WHAT TO PRODUCE
Pick out every line in the data below that holds "this".

LISTING
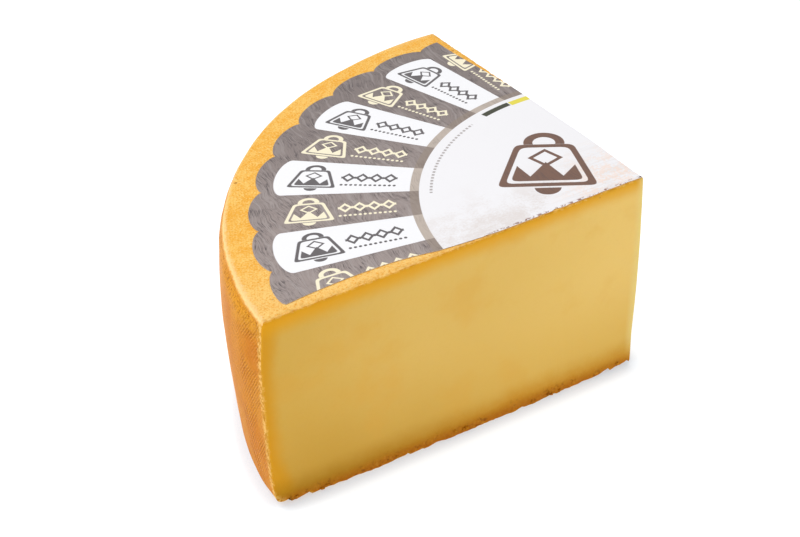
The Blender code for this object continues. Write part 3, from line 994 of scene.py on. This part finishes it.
    fibres = maker.noise(place, 0.6, 3.0, 0.6)
    swell = maker.noise(place, 0.09, 2.0, 0.5)
    roughness = 0.42 + fine * 0.16
    maker.finish({
        "Base Color": colour, "Roughness": roughness, "IOR": 1.45, "Specular IOR Level": 0.45,
        "Normal": maker.bump(fibres * 0.4 + swell * 2.0 + waves * 0.3, 0.0001, 0.5)})
    return material


def makeEdgeMaterial():
    material, maker = newMaterial("paperEdge")
    place = maker.wheelPlace()[3]
    fibres = maker.noise(place, 3.0, 2.0, 0.6)
    colour = maker.mixColour(fibres, paint(236, 232, 226), paint(206, 198, 190))
    maker.finish({"Base Color": colour, "Roughness": 0.8})
    return material


# Crumbs left by the knife, scattered in small groups low on the first cut
crumbShape = {
    "Lowest": 0.0008,           # heights between which they lie
    "Highest": 0.0028,
    "Density": 160000.0,        # for each square metre of that strip
    "Gathering": 0.52,          # the higher, the fewer and tighter the groups
    "Group Size": 0.011,
    "Smallest": 0.0003,
    "Largest": 0.0008,
}
crumbSeed = 7


def makeCrumbs(cheese, paste):
    maker, size = makeShapeTree("cutCrumbs", crumbShape)
    body = maker.node("GeometryNodeObjectInfo", None, {"Object": cheese})
    position = maker.node("GeometryNodeInputPosition").outputs[0]
    height = maker.split(position)[2]
    facing = maker.split(maker.node("GeometryNodeInputNormal").outputs[0])[1]
    groups = maker.noise(position, 1.0 / size["Group Size"], 0.0)
    strip = maker.ease(-facing, 0.6, 0.8) * maker.ease(groups, size["Gathering"], size["Gathering"] + 0.05)
    strip = strip * maker.ease(height, size["Lowest"], size["Lowest"] * 1.2)
    strip = strip * maker.ease(size["Highest"] - height, 0.0, 0.0004)
    points = maker.node("GeometryNodeDistributePointsOnFaces", None, {
        "Mesh": body.outputs["Geometry"], "Density": size["Density"] * strip, "Seed": crumbSeed})

    def draw(low, high, seedShift):
        return maker.value("FunctionNodeRandomValue", "Value", {"data_type": "FLOAT"}, {
            2: low, 3: high, "Seed": crumbSeed + seedShift})

    ball = maker.node("GeometryNodeMeshIcoSphere", None, {"Radius": 1.0, "Subdivisions": 3})
    dented = maker.noise(position, 1.7, 1.0, 0.5) * 1.5 + 0.3
    moved = maker.value("ShaderNodeVectorMath", 0, {"operation": "SCALE"}, {0: position, "Scale": dented})
    rough = maker.node("GeometryNodeSetPosition", None, {"Geometry": ball.outputs[0], "Position": moved})
    spun = maker.vector(draw(0.0, math.tau, 3), draw(0.0, math.tau, 4), draw(0.0, math.tau, 5))
    rotation = maker.value("FunctionNodeEulerToRotation", 0, None, {0: spun})
    radius = draw(size["Smallest"], size["Largest"], 1)
    spread = maker.node("GeometryNodeInstanceOnPoints", None, {
        "Points": points.outputs["Points"], "Instance": rough.outputs[0], "Rotation": rotation,
        "Scale": maker.vector(radius * 1.3, radius, radius * 0.9)})
    real = maker.node("GeometryNodeRealizeInstances", None, {"Geometry": spread.outputs[0]})
    finished = maker.node("GeometryNodeSetMaterial", None, {"Geometry": real.outputs[0], "Material": paste})
    mesh = growMesh("cutCrumbs", maker, finished.outputs[0], crumbShape)
    mesh.shade_smooth()
    crumbs = bpy.data.objects.new("cutCrumbs", mesh)
    showPiece(crumbs)
    print("crumbs:", len(mesh.polygons), "faces")


# Studio: camera, floor, lights
studio = {
    "cameraPlace": (-0.281549, -0.325919, 0.347116),    # from the middle of the wheel, at table level
    "cameraTurn": 29.09,        # to the right of straight ahead, in degrees
    "cameraDip": 35.21,
    "cameraRoll": -1.708,
    "lens": 65.298,
    "sensorWidth": 36.0,
    "floorSize": 8.0,
    "floorColour": (0.46, 0.49, 0.52, 1.0),
    "floorGlow": (0.75, 0.77, 0.79, 1.0),
    # Painted contact shadow: the floor's glow is dimmer close to the cheese, over the reach below
    "contactShadowGlow": (0.44, 0.46, 0.49, 1.0),     # close to the cheese, and how far that reaches
    "contactReach": 0.008,
    "contactOpenness": (0.62, 0.95),    # shares of open sky between which one glow turns into the other
    "worldStrength": 0.55,
}
lights = {
    "softbox": {"place": (-0.75, 0.55, 1.35), "size": 1.1, "watts": 15.0},
    "frontFill": {"place": (0.95, -1.25, 0.65), "size": 1.2, "watts": 5.0},
    "sideFill": {"place": (-1.5, -0.3, 0.7), "size": 1.0, "watts": 1.85},
}


def makeCamera():
    data = bpy.data.cameras.new("studioCamera")
    data.lens = studio["lens"]
    data.sensor_width = studio["sensorWidth"]
    data.sensor_fit = "HORIZONTAL"
    data.clip_start = 0.01
    camera = bpy.data.objects.new("studioCamera", data)
    bpy.context.scene.collection.objects.link(camera)
    aim = (Matrix.Rotation(math.radians(-studio["cameraTurn"]), 4, "Z")
           @ Matrix.Rotation(math.radians(90 - studio["cameraDip"]), 4, "X")
           @ Matrix.Rotation(math.radians(studio["cameraRoll"]), 4, "Z"))
    camera.matrix_world = Matrix.Translation(wheelAxis + Vector(studio["cameraPlace"])) @ aim
    bpy.context.scene.camera = camera
    print("camera:", tuple(round(part, 3) for part in camera.location))


def makeFloor():
    half = studio["floorSize"] / 2
    mesh = bpy.data.meshes.new("studioFloor")
    corners = [(-half, -half, 0), (half, -half, 0), (half, half, 0), (-half, half, 0)]
    mesh.from_pydata(corners, [], [(0, 1, 2, 3)])
    material, maker = newMaterial("studioFloor")
    # Painted contact shadow: where ambient occlusion finds the cheese near, the floor's glow dims
    openness = maker.value("ShaderNodeAmbientOcclusion", "AO", {"samples": 6}, {
        "Distance": studio["contactReach"]})
    clear = maker.ease(openness, *studio["contactOpenness"])
    glow = maker.mixColour(clear, studio["contactShadowGlow"], studio["floorGlow"])
    maker.finish({"Base Color": studio["floorColour"], "Roughness": 0.95, "Specular IOR Level": 0.1,
                  "Emission Color": glow, "Emission Strength": 1.0})
    mesh.materials.append(material)
    floor = bpy.data.objects.new("studioFloor", mesh)
    bpy.context.scene.collection.objects.link(floor)


def makeLights():
    world = bpy.data.worlds.new("studioWorld")
    bpy.context.scene.world = world
    world.use_nodes = True
    maker = NodeMaker(world.node_tree)
    sky = maker.node("ShaderNodeBackground", None, {
        "Color": (1.0, 1.0, 1.0, 1.0), "Strength": studio["worldStrength"]})
    maker.node("ShaderNodeOutputWorld", None, {"Surface": sky.outputs[0]})
    for name, light in lights.items():
        data = bpy.data.lights.new(name, "AREA")
        data.size = light["size"]
        data.energy = light["watts"]
        lamp = bpy.data.objects.new(name, data)
        bpy.context.scene.collection.objects.link(lamp)
        lamp.location = light["place"]
        lamp.rotation_euler = (Vector((0, 0, 0.04)) - lamp.location).to_track_quat("-Z", "Y").to_euler()
    bpy.context.scene.view_settings.view_transform = "Standard"
    print("lights:", ", ".join(lights))


makeCamera()
makeFloor()
makeLights()
rindMaterial = makeRindMaterial()
pasteMaterial = makePasteMaterial()
cheese = makeCheese(rindMaterial, pasteMaterial)
makeLabel(makePrintMaterial(), makeEdgeMaterial())
makeCrumbs(cheese, pasteMaterial)
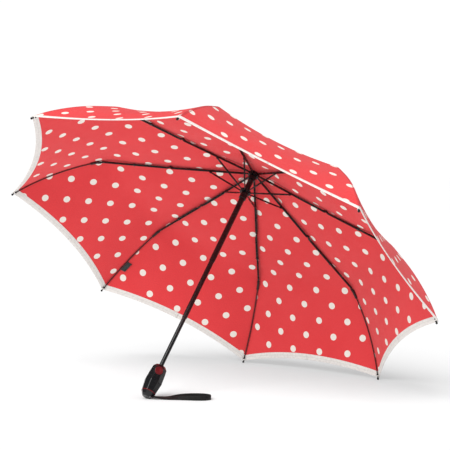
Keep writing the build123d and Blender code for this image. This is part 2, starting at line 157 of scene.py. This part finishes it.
def rib_line():
    """Underside of the fabric over a rib, from the hole at the crown to the tip."""
    reach = math.dist(P_CROWN, KNEE_1)
    middle = math.dist(KNEE_1, KNEE_2)
    return [(0.0064, 0.0053), (0.014, 0.0049), ahead_of(P_CROWN, KNEE_1, 0.0849, 0.0034),
            ahead_of(P_CROWN, KNEE_1, reach, 0.0034), ahead_of(KNEE_1, KNEE_2, middle / 2, 0.0042),
            ahead_of(KNEE_1, KNEE_2, middle, 0.0054), heading(KNEE_2, CONNECTOR_ANGLE, CONNECTOR_L, 0.005),
            wire_point(0.3, 0.0022), wire_point(0.65, 0.0024), wire_point(0.97, 0.0033),
            heading(TIP, TIP_ANGLE + 180, 0.003, -0.0034)]


def gore_middle(line):
    """The line half way between two ribs, sagged between them and cut back at the rim."""
    middle = []
    for r, z in line:
        sag = GORE_SAG * 2 * r * math.sin(HALF_GORE)
        middle.append((r * math.cos(HALF_GORE) - 0.5 * sag, z - 0.8 * sag))
    first = len(middle) - len(HOLLOW_SHARES)
    cut = [ahead_of(middle[first + i], middle[first + i - 1], share * RIM_HOLLOW)
           for i, share in enumerate(HOLLOW_SHARES)]
    return middle[:first] + cut


RIB_LINE = np.array(rib_line())
MIDDLE_LINE = np.array(gore_middle([tuple(p) for p in RIB_LINE]))
KNOTS = np.concatenate([[0], np.cumsum(np.linalg.norm(np.diff(RIB_LINE, axis=0), axis=1))])
KNEE_1_AT, KNEE_2_AT, RIM_AT = KNOTS[3], KNOTS[5], KNOTS[-1]


def arc(line, at):
    """Length of a smooth line from its start to each station."""
    fine = np.linspace(0, RIM_AT, 400)
    points = smooth(KNOTS, line, fine)
    lengths = np.concatenate([[0], np.cumsum(np.linalg.norm(np.diff(points, axis=0), axis=1))])
    return np.interp(at, fine, lengths)


def gore_points(at, across):
    """Points of a gore on its own axes (its middle plane is y = 0), at stations along it and shares
    across it, -1 on one rib and 1 on the other."""
    rib, mid = smooth(KNOTS, RIB_LINE, at), smooth(KNOTS, MIDDLE_LINE, at)
    u = np.asarray(across, float)
    x = mid[:, 0] + (rib[:, 0] * math.cos(HALF_GORE) - mid[:, 0]) * u ** 2
    y = rib[:, 0] * math.sin(HALF_GORE) * u
    z = mid[:, 1] + (rib[:, 1] - mid[:, 1]) * u ** 2
    return np.stack([x, y, z], axis=1)


def gore_normals(at, across):
    """Outward normals of the same surface."""
    e = 1e-4
    low, high = np.clip(at - e, 0, RIM_AT), np.clip(at + e, 0, RIM_AT)
    d_at = gore_points(high, across) - gore_points(low, across)
    d_across = gore_points(at, across + e) - gore_points(at, across - e)
    n = np.cross(d_at, d_across)
    return n / np.linalg.norm(n, axis=1)[:, None]


def flat_place(at, across):
    """Where those points lie on the flat gore: along its middle, and to the side of it."""
    u = np.asarray(across, float)
    rib, mid = smooth(KNOTS, RIB_LINE, at), smooth(KNOTS, MIDDLE_LINE, at)
    deep = np.hypot(rib[:, 0] * math.cos(HALF_GORE) - mid[:, 0], rib[:, 1] - mid[:, 1])
    half = rib[:, 0] * math.sin(HALF_GORE)
    side = half * (1 + 2 / 3 * (deep / half) ** 2)
    edge = np.sqrt(np.maximum(arc(RIB_LINE, at) ** 2 - side ** 2, 0))
    centre = arc(MIDDLE_LINE, at)
    return centre + (edge - centre) * u ** 2, side * u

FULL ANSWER
The Blender code for this object continues. Write part 3, from line 994 of scene.py on. This part finishes it.
Keep writing the build123d and Blender code for this image. This is part 2, starting at line 157 of scene.py. This part finishes it.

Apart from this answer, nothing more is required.